Muitos são nômades digitais, ou seja, trabalham para empresas de outros países, onde têm salários melhores, mas residem em Portugal por conta do clima e de incentivos fiscais, como uma menor taxa de imposto de renda. Isso tem impactado no bolso de quem mora e trabalha no país.
"É uma injustiça fiscal e social", pontua Rodrigo Machado. Para o estudante, a isenção, junto com a disparidade nos salários, faz com que eles tenham mais poder competitivo na hora de buscar uma casa. O salário médio na área metropolitana de Lisboa é de 1.047 euros (cerca de R$ 5,7 mil), segundo o estudo Brighter Future, conduzido pela Fundação José Neves, enquanto a média de aluguel em Lisboa é de 1.235 euros (cerca de R$ 6,8 mil), de acordo com relatório da seguradora Aluga Seguro.

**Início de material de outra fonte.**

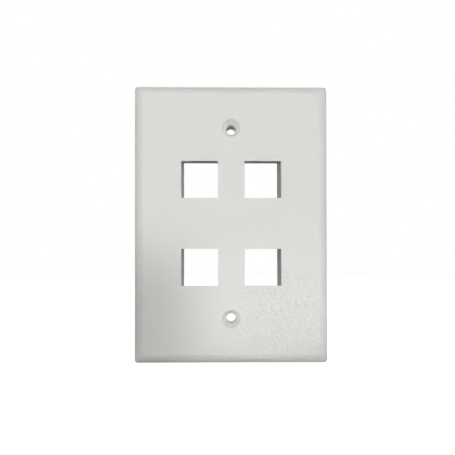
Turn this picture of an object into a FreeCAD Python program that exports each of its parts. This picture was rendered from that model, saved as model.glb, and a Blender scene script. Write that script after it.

Assim, um cidadão médio que mora e trabalha em Portugal não consegue alugar uma casa na capital do país. Mas nômades digitais, sim.
No entanto, tanto Diogo como Rodrigo dizem que não podemos culpá-los, nem turistas que viajam para conhecer a cidade
"Eles só vêm se aproveitar de um sistema que é montado para beneficiá-los", afirma o estudante de ciências sociais. Ambos dizem que quem deve ser responsabilizado é o governo.
"Vemos um desprezo total por quem cá vive e trabalha, sendo português ou não", complementa Machado. E é dos governantes que eles, e os movimentos pela habitação, estão cobrando soluções.
Diante da pressão, o governo português começou, no começo do ano, a tomar algumas medidas para lidar com a crise da habitação.
Entre elas, o fim do gold visa, que dava autorização de residência para estrangeiros que investissem 500 mil euros (cerca de R$ 2,7 mi) em propriedades em Portugal; a liberação de apoio financeiro para pagamento de aluguel, suspensão de novas licenças para Airbnbs e reavaliação das já existentes e arrendamento forçado de casas desocupadas que estão em condições de serem habitadas.
Resta saber se essas medidas serão o bastante para lidar com um problema tão complexo.